Sorry that is not good enough for me I want functions lifted out of 
inner loops, and a compiler that says to me either you use the slow 
pure function, and I will lift it out of the loop, or the fast one, but 
it will stay in the loop, is not good enough for me.
I want a hole to be able to trick the compiler into floating out the 
fast function.
In haskell this hole is called unsafePerformIO, and I think that it is 
a good name because when you use it it makes it very clear that you are 
on your own on slippery soil... :)

Fawzi

"Janice Caron" <caron800 googlemail.com> writes:

On 31/05/2008, Fawzi Mohamed <fmohamed mac.com> wrote:
  Sorry , basically I want a hack to convince the compiler that even if a
 function looks not pure it actually is.

The one example of this which I can recall, which has been
demonstrated in this forum, is calling a "helper function" from within
a pure function. Is that what you're talking about? If so, it's been
mentioned before. Here's an example:

    void helper(char[] s) // not pure
    {
        s[0] = 'J';
    }

    string foo(string s) pure
    {
        char[] tmp = s.dup;
        helper(tmp);
        return assumeUnique(tmp);
    }

Currently, it seems that the above might not be legal code, since pure
functions cannot call non-pure functions. However, what makes this
case (and others like it) special is that, although helper itself is
not pure, if it were inlined, it wouldn't stop foo from being pure.

This has been pointed out before, and I am /sure/ that Walter will
come up with a solution which makes it possible (though not
necessarily in the first attempt).

I have absolutely no idea, however, what this has to do with Steven's
question. Is it relevant, or are we heading off-topic?



  Maybe a cast, like this (or with an uglier name)
  pure int function(T) x=cast(pure int function(T))&y;

The way I read it, the following will work, as is already legal syntax

    auto x = cast(function int(T) pure)&y;


 One of the advantages of pure functions, however, is that (like
 inlining) memoization can be done /by the compiler/, so you don't have
 to do it yourself.

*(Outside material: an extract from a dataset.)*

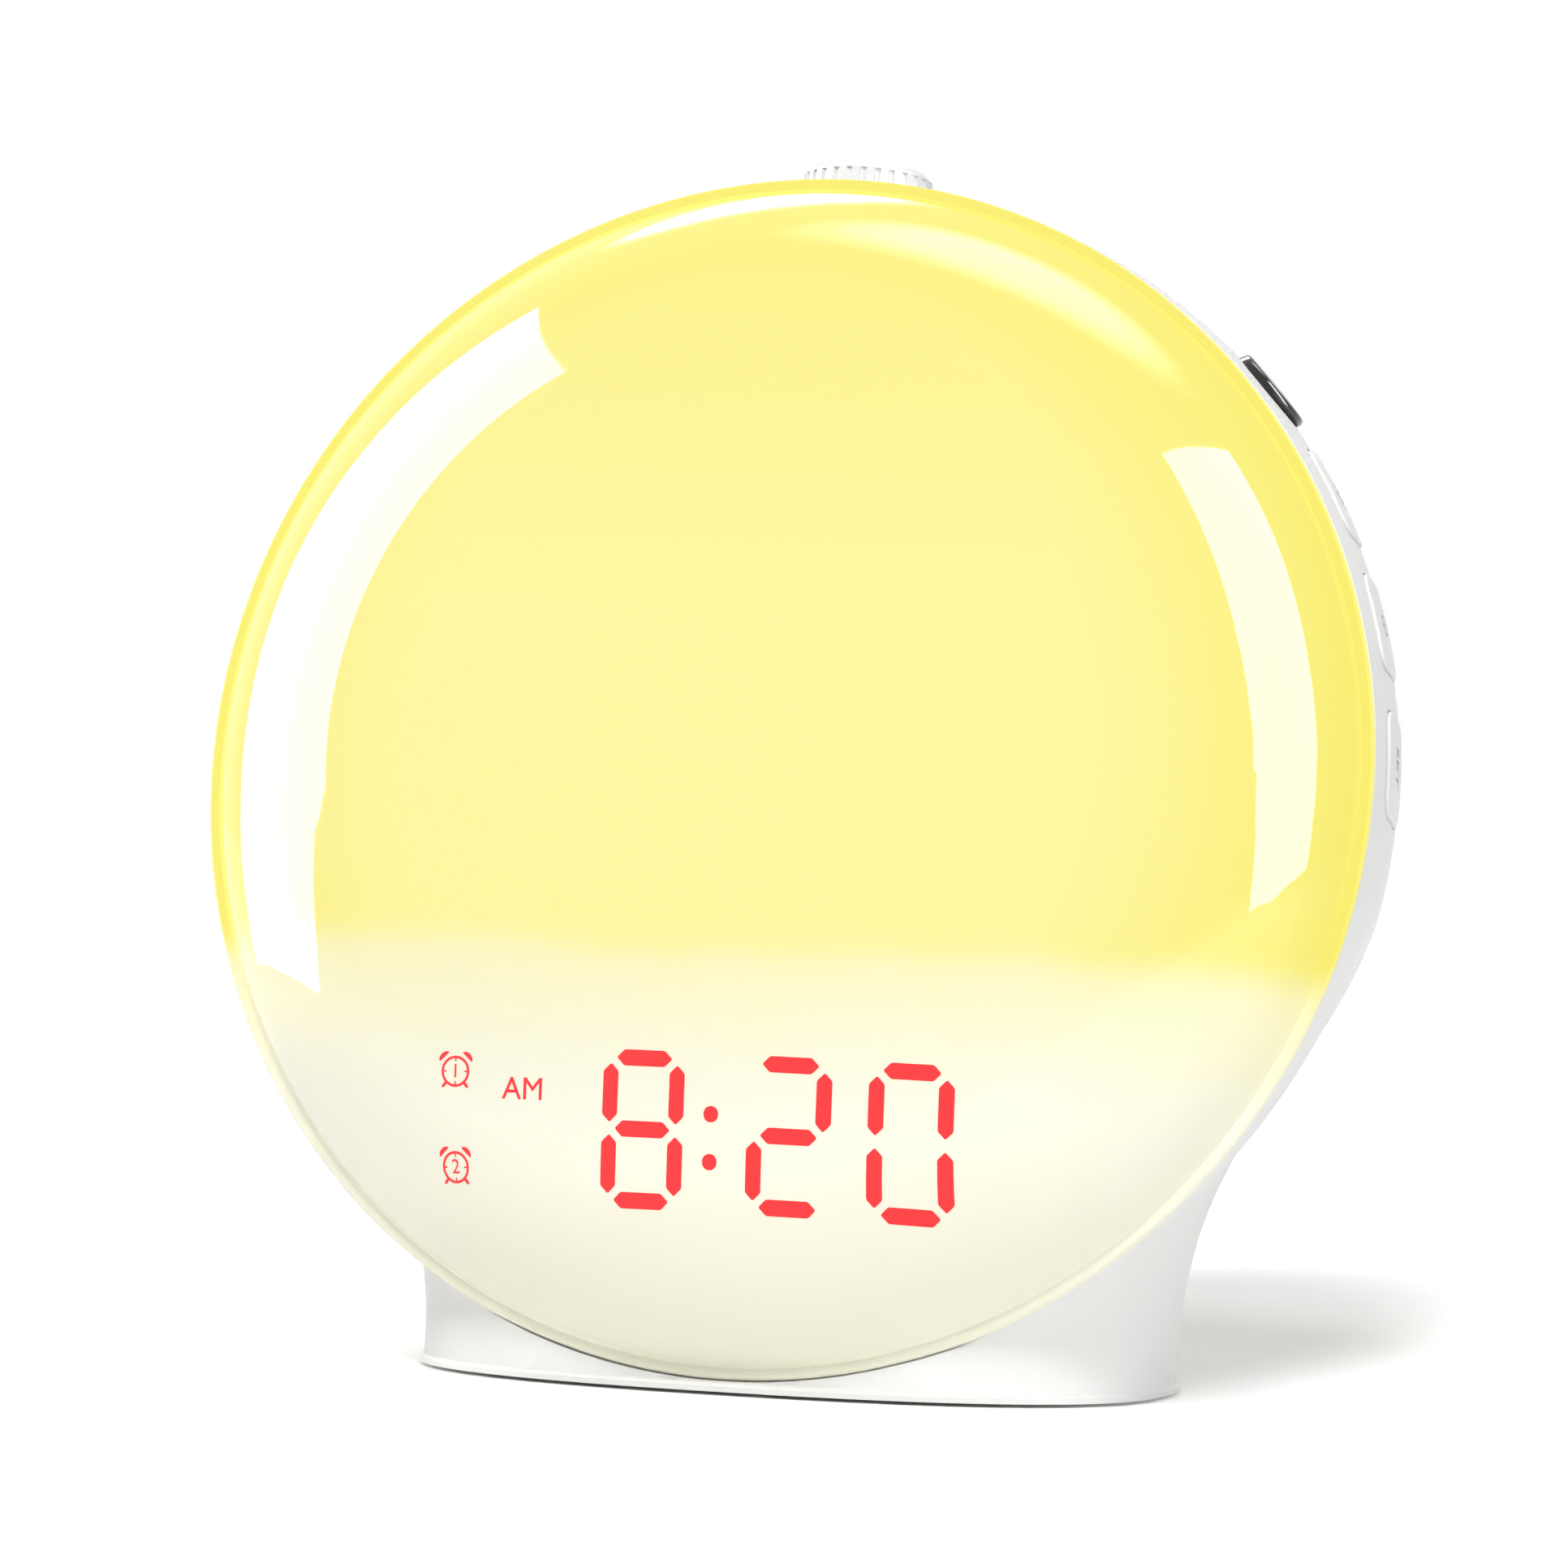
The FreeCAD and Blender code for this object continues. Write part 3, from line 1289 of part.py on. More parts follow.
ROOF = CELL_TOP + 0.3
holder = without(
    "holder",
    joined(
        "holder_solid",
        cylinder("holder_flange", "holder_flange_diameter", 1.2, 0, 0, TRAY_TOP),
        cylinder("holder_ring", "cell_diameter + 2 * (cell_gap + holder_wall)", ROOF + 1.4 - TRAY_TOP, 0, 0, TRAY_TOP),
    ),
    cylinder("holder_well", "cell_diameter + 2 * cell_gap", ROOF - TRAY_TOP + 5, 0, 0, TRAY_TOP - 5),
)
node(holder, "battery_holder", Placement(Vector(0, BOARD_Y, 0), UPRIGHT))
contact = box("cell_contact_strip", 12, 5, 0.3, 0, 0, CELL_TOP)
node(contact, "cell_contact")
turned(contact, Placement(Vector(-6, BOARD_Y - 2.5, CELL_TOP), UPRIGHT))

# Main board and what is soldered to it
main_board = without(
    "main_board_cut",
    box(
        "main_board_block",
        "main_board_length",
        "main_board_width",
        "board_thickness",
        0,
        "main_board_setback",
        "main_board_level",
    ),
    pins("main_board_holes", "small_screw_shank + fit_gap", 10, at_level(board_spots, size.main_board_level - 5)),
)
node(main_board, "main_board")
screw_group("main_board_screws", SMALL_SCREW, at_level(board_spots, BOARD_TOP), UPRIGHT)
INLET_REAR = 33.5
socket = without(
    "socket",
    joined(
        "socket_solid",
        box("socket_block", "inlet_body_width", "inlet_body_length", "inlet_body_height", 0, -5.5, -5.5),
        turned(cylinder("socket_nose", "inlet_nose_diameter", 5.4), Placement(Vector(0, 0, 0), INLET_TURN)),
    ),
    turned(cylinder("socket_bore", "inlet_bore", 9.4), Placement(Vector(0, -4, 0), INLET_TURN)),
)
pin = turned(cylinder("socket_pin", "inlet_pin", 8), Placement(Vector(0, -4, 0), INLET_TURN))
node(
    joined("socket_with_pin", socket, pin),
    "dc_socket",
    Placement(Vector(size.inlet_x, INLET_REAR, INLET_LEVEL), UPRIGHT),
)
parts = [
    box("controller_chip", 10, 10, 1.6, 10, 10, BOARD_TOP),
    box("regulator_chip", 6, 5, 1.6, -18, 1, BOARD_TOP),
    cylinder("storage_capacitor", 8, 9, 0, 26, BOARD_TOP),
    cylinder("second_capacitor", 6.3, 7, -9, 27, BOARD_TOP),
    box("clock_crystal", 7, 2.5, 2, -6, 14, BOARD_TOP),
    box("coil", 7, 7, 4, -19, 9.5, BOARD_TOP),
]
node(group("board_components", *parts), "board_parts")

# Rear cover: a round plate with sound holes, set out from the speaker's middle
SPEAKER = REAR * Placement(Vector(0, size.speaker_height, 0), UPRIGHT)
cover, cover_sketch = body_with_sketch("cover", "XY_Plane")
circle(cover_sketch, "2 * cover_radius", 0, "-speaker_height")
cover_pad = feature(cover, "Pad", "cover_disc", cover_sketch, Length="cover_thickness")
cover_pad.Reversed = True
post_sketch = sketch_on(cover, "speaker_post_circles", "XY_Plane", "-cover_thickness")
clamp_pilot_sketch = sketch_on(cover, "speaker_pilot_circles", "XY_Plane", "-cover_thickness - speaker_flange")
for angle in COVER_SCREW_ANGLES:
    where = ("speaker_clamp_radius * cos(%d)" % angle, "speaker_clamp_radius * sin(%d)" % angle)
    circle(post_sketch, "speaker_post_diameter", *where)
    circle(clamp_pilot_sketch, SMALL_PILOT, *where)
posts = feature(cover, "Pad", "speaker_posts", post_sketch, Length="speaker_flange")
posts.Reversed = True
clamp_pilots = feature(cover, "Pocket", "speaker_pilots", clamp_pilot_sketch, Length="speaker_screw_length + 0.2")
clamp_pilots.Reversed = True
hole_sketch = sketch_on(cover, "cover_screw_circles", "XY_Plane")
head_sketch = sketch_on(cover, "cover_head_circles", "XY_Plane")
for angle in COVER_SCREW_ANGLES:
    where = (
        "cover_screw_radius * cos(%d)" % angle,
        "cover_screw_radius * sin(%d) - speaker_height" % angle,
    )
    circle(hole_sketch, "screw_shank + fit_gap", *where)
    circle(head_sketch, "screw_head + 2 * fit_gap", *where)
feature(cover, "Pocket", "cover_screw_holes", hole_sketch, Length="cover_thickness")
feature(cover, "Pocket", "cover_screw_seats", head_sketch, Length="screw_head_height + 0.2")
middle_sketch = sketch_on(cover, "sound_hole_circle", "XY_Plane")
circle(middle_sketch, "grille_hole")
feature(cover, "Pocket", "sound_hole", middle_sketch, Length="cover_thickness")
for ring in range(1, GRILLE_RINGS + 1):
    ring_sketch = sketch_on(cover, "sound_ring_circle_%d" % ring, "XY_Plane")
    circle(ring_sketch, "grille_hole", "grille_pitch * %d" % ring)
    ring_hole = feature(cover, "Pocket", "sound_ring_hole_%d" % ring, ring_sketch, Length="cover_thickness")
    polar(cover, "sound_ring_%d" % ring, ring_hole, 6 * ring)
node(cover, "rear_cover", SPEAKER)
cover_head_level = -size.screw_head_height - 0.2
screw_group("rear_screws", SCREW, at_level(COVER_SPOTS, cover_head_level), UPRIGHT, REAR)

# Speaker behind the sound holes
FLANGE_REAR = -size.cover_thickness - size.speaker_flange
BASKET_END = -size.cover_thickness - size.speaker_depth
BASKET_SHELL = 1.0
rim_r = size.speaker_diameter / 2
cone_r = size.speaker_cone_diameter / 2
throat_r = size.speaker_throat_diameter / 2
seat_r = size.magnet_diameter / 2 - 1
basket = doc.addObject("PartDesign::Body", "basket")
revolved(
    basket,
    "basket_form",
    [
        (cone_r, -size.cover_thickness),
        (rim_r, -size.cover_thickness),
        (rim_r, FLANGE_REAR),
        (cone_r + BASKET_SHELL, FLANGE_REAR),
        (seat_r, BASKET_END),
        (throat_r - 3, BASKET_END),
        (throat_r - 3, BASKET_END + BASKET_SHELL),
        (seat_r - BASKET_SHELL, BASKET_END + BASKET_SHELL),
        (cone_r, FLANGE_REAR),
        (cone_r, -size.cover_thickness),
    ],
)
node(basket, "speaker_frame", SPEAKER)
paper = doc.addObject("PartDesign::Body", "paper")
revolved(
    paper,
    "cone_form",
    [
        (0, FLANGE_REAR - 2.2),
        (throat_r - 4, FLANGE_REAR - 3.6),
        (cone_r, FLANGE_REAR + 0.9),
        (cone_r, FLANGE_REAR + 0.9 - size.speaker_paper),
        (throat_r - 3.5, FLANGE_REAR - 3.7 - size.speaker_paper),
        (throat_r - 3.5, BASKET_END),
        (throat_r - 4.5, BASKET_END),
        (throat_r - 4.5, FLANGE_REAR - 3.7 - size.speaker_paper),
        (0, FLANGE_REAR - 2.2 - size.speaker_paper),
        (0, FLANGE_REAR - 2.2),
    ],
)
node(paper, "speaker_cone", SPEAKER)
magnet = cylinder("magnet_ring", "magnet_diameter", "magnet_height")
node(
    turned(magnet, SPEAKER * Placement(Vector(0, 0, BASKET_END - size.magnet_height), UPRIGHT)), "speaker_magnet"
)
screw_group(
    "speaker_screws",
    CLAMP_SCREW,
    [on_ring(size.speaker_clamp_radius, angle, FLANGE_REAR) for angle in COVER_SCREW_ANGLES],
    TURNED_OVER,
    SPEAKER,
)

# Plugs and leads between the boards


def rounded_path(points, radius):
    """Line through the points whose corners are arcs."""
    edges = []
    here = points[0]
    for before, corner, after in zip(points, points[1:], points[2:]):
        back = (before - corner).normalize()
        ahead = (after - corner).normalize()
        half = back.getAngle(ahead) / 2
        reach = radius / math.tan(half)
        middle = corner + (back + ahead).normalize() * (radius / math.sin(half) - radius)
        edges.append(Part.LineSegment(here, corner + back * reach).toShape())
        edges.append(Part.Arc(corner + back * reach, middle, corner + ahead * reach).toShape())
        here = corner + ahead * reach
    edges.append(Part.LineSegment(here, points[-1]).toShape())
    return Part.Wire(edges)


def flat_lead(points, width, thickness, radius):
    """Ribbon across x that follows a path in an upright plane."""
    along = (points[1] - points[0]).normalize()
    across = Vector(1, 0, 0) * (width / 2)
    up = along.cross(Vector(1, 0, 0)) * (thickness / 2)
    start = points[0]
    corners_3d = [start + across + up, start - across + up, start - across - up, start + across - up]
    profile = Part.makePolygon(corners_3d + corners_3d[:1])
    return rounded_path(points, radius).makePipeShell([profile], True, False)


def round_lead(points, diameter, radius):
    along = (points[1] - points[0]).normalize()
    profile = Part.Wire(Part.makeCircle(diameter / 2, points[0], along))
    return rounded_path(points, radius).makePipeShell([profile], True, False)


def in_world(frame, x, y, z):
    return frame.multVec(Vector(x, y, z))


PLUG_HEIGHT = 4.0
PLUG_TOP = BOARD_TOP + PLUG_HEIGHT
inward = FRONT.Rotation.multVec(Vector(0, 0, -1))


def lead_route(start, plug_y):
    """From a board in the leaning front, straight back, then down into a plug on the main board."""
    turn_point = start + inward * ((plug_y - start.y) / inward.y)
    return [start, turn_point, Vector(start.x, plug_y, PLUG_TOP)]


DISPLAY_PLUG_Y = -3.0
LIGHT_PLUG_Y = 3.0
SPEAKER_PLUG_Y = 19.0
display_plug_face = board_level - PLUG_HEIGHT
ribbon_start = in_world(FRONT, 0, -50, display_plug_face)
ribbon = flat_lead(
    lead_route(ribbon_start, DISPLAY_PLUG_Y), size.ribbon_width, size.ribbon_thickness, size.ribbon_bend
)
node(shaped("ribbon", ribbon), "display_ribbon")
light_leads = [
    round_lead(
        lead_route(in_world(FRONT, side * size.lead_spacing / 2, -10, LIGHT_BOARD_TOP), LIGHT_PLUG_Y),
        size.lead_diameter,
        size.lead_bend,
    )
    for side in (-1, 1)
]
node(shaped("light_lead_pair", Part.makeCompound(light_leads)), "light_leads")
speaker_leads = []
SPEAKER_TAGS = ((23.2, -6.0), (21.0, -11.5))
for side, tag in zip((-1, 1), SPEAKER_TAGS):
    start = in_world(SPEAKER, *tag, FLANGE_REAR - 0.2)
    x = -20 + side * size.lead_spacing / 2
    route = [start, Vector(x, SPEAKER_PLUG_Y, start.z), Vector(x, SPEAKER_PLUG_Y, PLUG_TOP)]
    speaker_leads.append(round_lead(route, size.lead_diameter, size.lead_bend))
node(shaped("speaker_lead_pair", Part.makeCompound(speaker_leads)), "speaker_leads")
plugs = [
    box("display_plug", "ribbon_width + 3", 5, PLUG_HEIGHT, 0, DISPLAY_PLUG_Y, BOARD_TOP),
    box("light_plug", 8, 4.5, PLUG_HEIGHT, 0, LIGHT_PLUG_Y, BOARD_TOP),
    box("speaker_plug", 8, 4.5, PLUG_HEIGHT, -20, SPEAKER_PLUG_Y, BOARD_TOP),
]
front_plug = box("front_plug", "ribbon_width + 3", 5, PLUG_HEIGHT, 0, -50, display_plug_face)
node(group("main_board_plugs", *plugs), "board_plugs")
node(front_plug, "display_board_plug")
turned(
    front_plug,
    FRONT * Placement(Vector(-size.ribbon_width / 2 - 1.5, -52.5, display_plug_face), UPRIGHT),
)

# Check every form and write one file per sub-part
doc.recompute()
for item in doc.Objects:
    if "Invalid" in item.State or "Error" in item.State:
        raise RuntimeError("%s did not build: %s" % (item.Name, item.State))
os.makedirs("parts", exist_ok=True)
for item in NODES:
    if item.Shape.isNull() or not item.Shape.isValid() or not item.Shape.Solids:
        raise RuntimeError("%s has no good shape" % item.Label)
    item.Shape.exportStep("parts/%s.step" % item.Label)
    print("%-22s %3d solids %9.1f mm3" % (item.Label, len(item.Shape.Solids), item.Shape.Volume))
print(len(NODES), "sub-parts")
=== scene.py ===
import math

import bpy
from mathutils import Matrix, Vector


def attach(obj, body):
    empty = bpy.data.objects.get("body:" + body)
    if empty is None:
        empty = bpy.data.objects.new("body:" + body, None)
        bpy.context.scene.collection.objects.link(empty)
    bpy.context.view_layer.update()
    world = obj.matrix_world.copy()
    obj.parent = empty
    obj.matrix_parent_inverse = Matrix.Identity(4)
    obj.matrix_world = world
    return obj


bl_info = {
    "name": "Sunrise Alarm Clock",
    "version": (1, 0, 0),
    "blender": (4, 5, 0),
    "location": "View3D > Sidebar > Clock",
    "description": "Dresses and lights a sunrise alarm clock",
    "category": "Object",
}

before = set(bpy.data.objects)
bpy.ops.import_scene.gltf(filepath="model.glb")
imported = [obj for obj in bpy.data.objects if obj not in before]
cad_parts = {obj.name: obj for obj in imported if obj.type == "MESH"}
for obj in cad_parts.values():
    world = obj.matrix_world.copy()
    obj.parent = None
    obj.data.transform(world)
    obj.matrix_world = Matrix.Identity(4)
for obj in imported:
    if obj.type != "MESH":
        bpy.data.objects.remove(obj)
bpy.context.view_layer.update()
MM = 0.001

# Front frame: x right, y up the leaning front, z out of it, from the middle of the rim
RIM_RADIUS = 82 * MM
LEAN = math.radians(9.46)
RIM_MIDDLE = Vector((0.0, -0.0145, 0.082755))
FRONT = Matrix.Translation(RIM_MIDDLE) @ Matrix.Rotation(math.radians(90) - LEAN, 4, "X")
UP_FRONT = FRONT.to_3x3() @ Vector((0, 1, 0))
# Side frame: x up along the row of keys, y to the front, z out of the side, from the front's axis
SIDE_ANGLE = math.radians(23.4)
KEYS_BEHIND_RIM = 13 * MM
SIDE = (
    FRONT
    @ Matrix.Translation((0, 0, -KEYS_BEHIND_RIM))
    @ Matrix.Rotation(SIDE_ANGLE, 4, "Z")
    @ Matrix.Rotation(math.radians(90), 4, "Y")
    @ Matrix.Rotation(math.radians(90), 4, "Z")
)
KEY_PLACES = {
    name: RIM_RADIUS * math.sin(math.radians(angle) - SIDE_ANGLE)
    for name, angle in (("lower", 3.8), ("middle", 17.3), ("upper", 30.5))
}
# Two side panels that the dome reflects as its bright strips: outlines seen along x, as y and z in metres
LEFT_PANEL_X = -0.34
LEFT_PANEL = (
    (0.055, 0.481), (0.067, 0.396), (0.081, 0.319), (0.088, 0.251), (0.091, 0.199), (0.079, 0.157),
    (0.068, 0.119), (0.061, 0.081), (0.066, 0.041), (0.083, 0.004), (-0.14, 0.001), (-0.181, 0.038),
    (-0.223, 0.092), (-0.268, 0.144), (-0.308, 0.199), (-0.307, 0.242), (-0.313, 0.285), (-0.321, 0.327),
    (-0.34, 0.376), (-0.374, 0.436), (-0.423, 0.511),
)
RIGHT_PANEL_X = 0.75
RIGHT_PANEL = (
    (-0.677, 1.455), (-0.197, 1.215), (0.12, 1.061), (0.067, 0.807), (0.021, 0.6), (-0.022, 0.412),
    (-0.039, 0.245), (-0.057, 0.135), (-0.06, 0.053), (-0.223, 0.022), (-0.406, 0.004), (-0.458, 0.14),
    (-0.505, 0.268), (-0.56, 0.453), (-0.597, 0.636), (-0.621, 0.84), (-0.649, 1.099),
)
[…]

How good a job the compiler will do remains to be
 seen. My guess would be, poor at first, getting increasingly better
 over time.

  Sorry that is not good enough for me I want functions lifted out of inner
 loops, and a compiler that says to me either you use the slow pure function,
 and I will lift it out of the loop, or the fast one, but it will stay in the
 loop, is not good enough for me.
  I want a hole to be able to trick the compiler into floating out the fast
 function.

I still don't get it. Can you show me what you mean with an example?

Fawzi Mohamed <fmohamed mac.com> writes:

On 2008-05-31 11:37:44 +0200, "Janice Caron" <caron800 googlemail.com> said:

 On 31/05/2008, Fawzi Mohamed <fmohamed mac.com> wrote:
 Sorry , basically I want a hack to convince the compiler that even if a
 function looks not pure it actually is.

 
 The one example of this which I can recall, which has been
 demonstrated in this forum, is calling a "helper function" from within
 a pure function. Is that what you're talking about? If so, it's been
 mentioned before. Here's an example:
 
     void helper(char[] s) // not pure
     {
         s[0] = 'J';
     }
 
     string foo(string s) pure
     {
         char[] tmp = s.dup;
         helper(tmp);
         return assumeUnique(tmp);
     }
 
 Currently, it seems that the above might not be legal code, since pure
 functions cannot call non-pure functions. However, what makes this
 case (and others like it) special is that, although helper itself is
 not pure, if it were inlined, it wouldn't stop foo from being pure.
 
 This has been pointed out before, and I am /sure/ that Walter will
 come up with a solution which makes it possible (though not
 necessarily in the first attempt).
 
 I have absolutely no idea, however, what this has to do with Steven's
 question. Is it relevant, or are we heading off-topic?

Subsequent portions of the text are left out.